How does your fund’s investment strategy allow it to adapt to different market conditions?
We adapt to different market conditions using our four-part credit cycle framework which guides the amount and kinds of risk we take. Based on our credit cycle framework, we are currently in the over-extended leverage phase. Risk premia are low, credit spreads are very tight, corporates have a lot of debt on balance sheets.
If trouble comes, it will be acutely felt. During this phase, we have very little market risk, a lot of liquidity and hedge positions, and instruments that will benefit from a liquidity crunch.
The phase that comes after is deleveraging; markets start to panic and there is a sell-off. We believe our hedge positions should do well in this environment.
The third phase is balance sheet repair, where a lot of the sell-off has already happened but investors are still nervous to add risk. We start to add a bit of risk here, especially carry, to generate some yield for the portfolio, and potentially take profits on our hedges.
Can you offer an example of a position in the fund aimed at protecting investors in a downturn?
The last phase is re-leveraging, where investors come back to markets. At this point we will have the most equity-like exposure, while remaining within our beta constraints.
One such position is being short of credit. Credit quality has gone down. BBB-rated bonds now make up the largest part of the corporate debt investment grade universe.
Spreads are really tight and risks are high as seen, for example, in the very high proportion of covenant light loans, i.e. the loans without the usual stringent covenants.
At the same time, though, mainly due to investors’ complacency the cost to be positioned for a downturn in credit is low. If credit spreads widen, it’s very good news for us.
Also, at this stage in a cycle we generally aim to buy assets that will benefit from a liquidity crunch. This issue has come up recently with the Woodford saga and again with H2O. But these warning signals are appearing in the context of a bull market.
How have you coped with the volatility at the end of 2018?
In the brief sell-offs that we have experienced since inception, the fund has made money. This was due not only to our investments but also to what we avoided.
Not having a lot of risk in the portfolio was helpful, but strategies that benefitted from volatility also did well. For example, on top of credit protection, we have an option strategy related to the equity volatility.

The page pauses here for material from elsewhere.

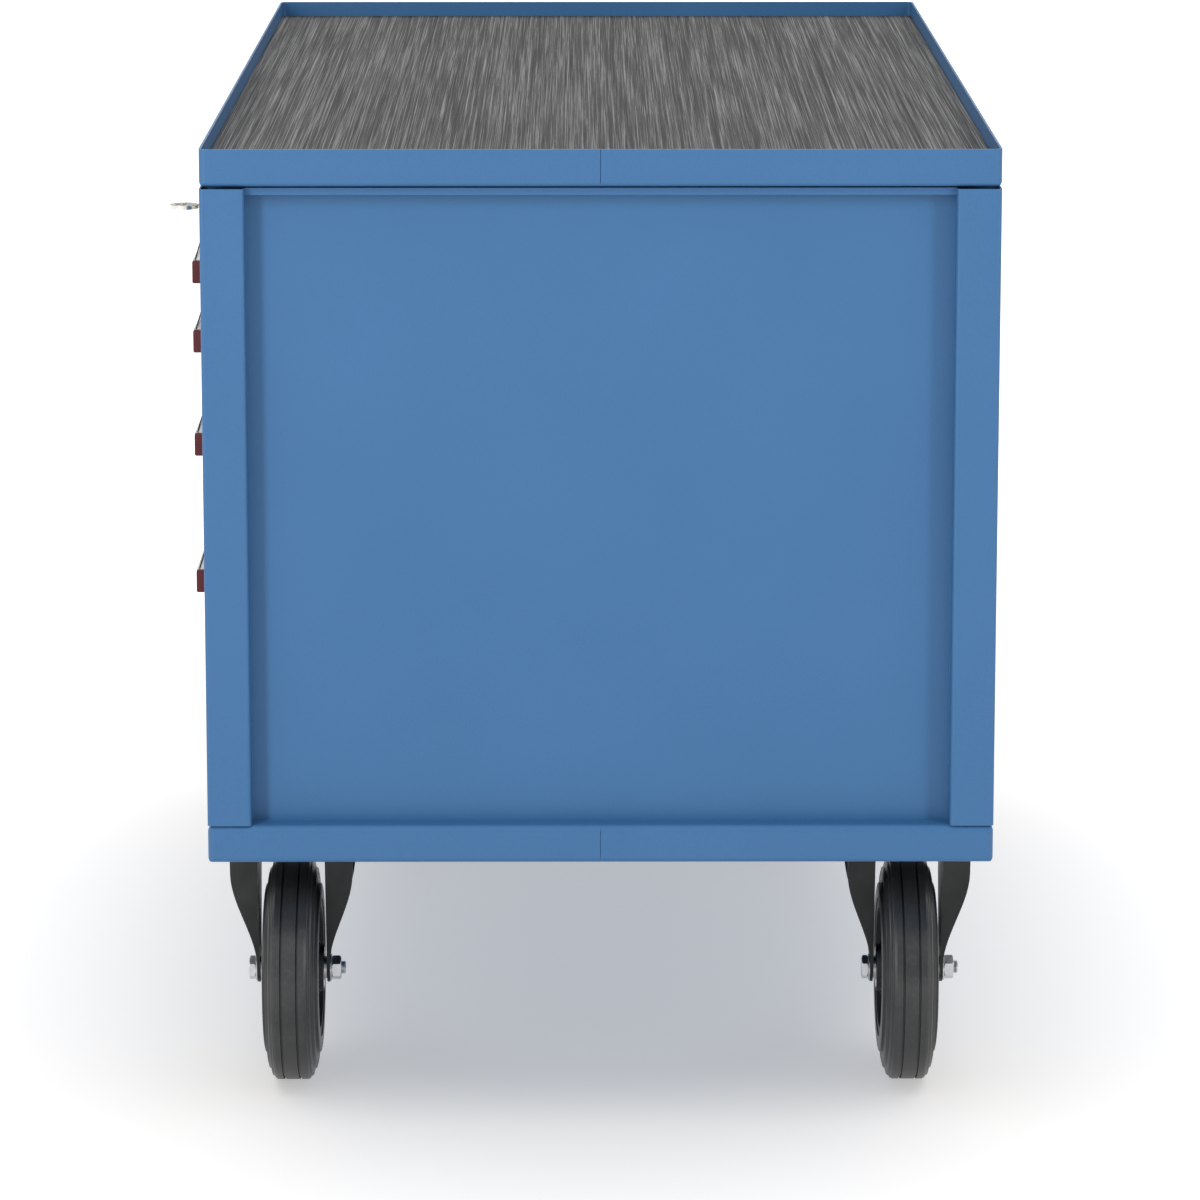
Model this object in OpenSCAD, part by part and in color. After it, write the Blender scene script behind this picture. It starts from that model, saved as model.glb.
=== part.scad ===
/* [Body] */
// Length of the bench
body_l = 1250; // [1100:10:1600]
// Depth of the bench from the front posts to the back posts
body_d = 680; // [660:10:800]
// Height of the base tray's rim
base_h = 33; // [30:1:45]
// Radius of the rolled edges of the base tray
base_roll = 6; // [4:0.5:8]
// Size of a corner post along the bench's length
post_x = 35; // [30:1:45]
// Size of a corner post along the bench's depth
post_y = 38; // [34:1:45]
// How far the end panels lie inside the ends of the posts
panel_recess = 23; // [15:1:28]
// Thickness of the sheet steel
sheet = 1.5; // [1.2:0.1:2]

/* [Worktop] */
// Height of the top tray from its lower edge to the top of its lip
tray_h = 32; // [30:1:45]
// Height of the tray's lip above the mat
lip_h = 15; // [10:1:16]
// Thickness of the tray's lip
lip_t = 2; // [1.5:0.5:3]
// Radius of the tray's lower edge
tray_roll = 5; // [3:0.5:6]
// Width of the seam where the two halves of a rim meet
seam_w = 0.8; // [0.5:0.1:1.5]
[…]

We also held short duration US treasuries, which performed well and the credit and volatility positions: the Federal Reserve lowering interest rates is not great for volatility and credit protection, but treasuries are a direct beneficiary. The same goes for our investment in gold and gold miners.
How do you mitigate the risk of large losses when using derivatives in the portfolio?
The way is by buying options principal to mitigate large losses rather than selling them. One can get into trouble with derivatives selling volatility, for example – if there is a big move in the underlying asset’s price the negative asymmetry of a short option position compounds the losses. As we generally are long volatility, when markets got shakier and shakier in the December sell-off it was better for our fund.
Do you incorporate ESG or sustainability criteria in your investment process?
Yes, we do take ESG into account. For example, with gold miners, where we wanted to avoid political and ESG risks, so we generally looked for companies whose assets were concentrated in North America or Australia. But for much of our portfolio this is not relevant because of the types of assets we are in, and because we invest much more at an index level.
What risks are you watching out for over the next 18 months?
A key one is how much leverage there is in a highly financialised economy, which makes the financial system sensitive to interest rate moves. Another issue that is not getting enough attention is the deficit in the US.
There is a huge amount of federal debt issuance and foreign buyers are withdrawing more and more, so private investors are forced to step in. I wonder if one of the reasons for the Fed to lower rates is to implicitly fund this budget deficit.